Still, while he forswears compromise, Labrador has called for a more inclusive GOP, doing so on Meet the Press days after Mitt Romney's loss in November. He said that while Romney was a good man, the failed candidate had "talked about conservatism as if it was a second language to him." Labrador then offered a vision that, at least on November 18, was a distinct departure from mainstream Republicanism.
"I didn't become a Republican to defend the rich," he said. "What we need to understand is that big business loves big government, because they get all the goodies from big government."

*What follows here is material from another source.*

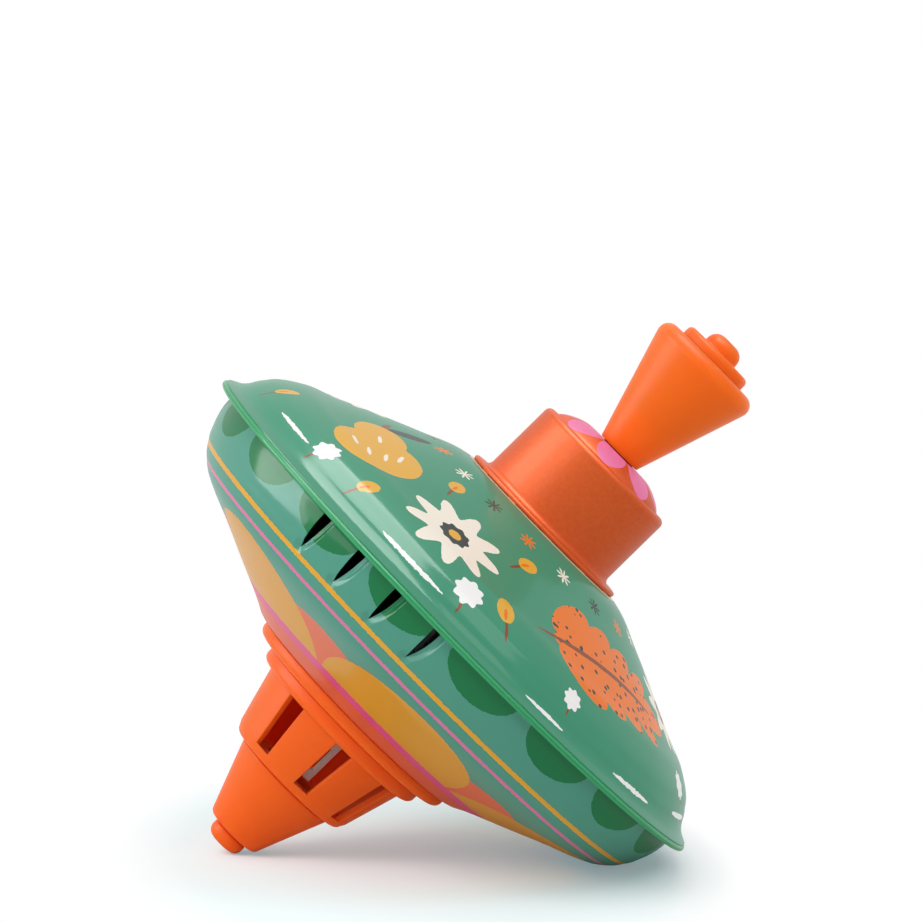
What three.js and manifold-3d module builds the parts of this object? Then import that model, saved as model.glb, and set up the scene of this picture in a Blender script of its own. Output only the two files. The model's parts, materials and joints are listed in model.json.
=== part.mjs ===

In the months that followed, party leaders and presidential hopefuls including Bobby Jindal, Rubio, and Eric Cantor have all followed his lead and expressed similar populist messages aimed at working- and middle-class and younger voters. As Jindal put it in a January speech to the RNC in Charlotte, "We must quit 'big.' ... We must not be the party that simply protects the well off so they can keep their toys."
When rebellion blew through his ranks of young conservatives in January, Labrador may have only earned one vote for House speaker. He may want to put that episode behind him, but for a young politician who made a career of exceeding the expectations others have set for him, it was a good start.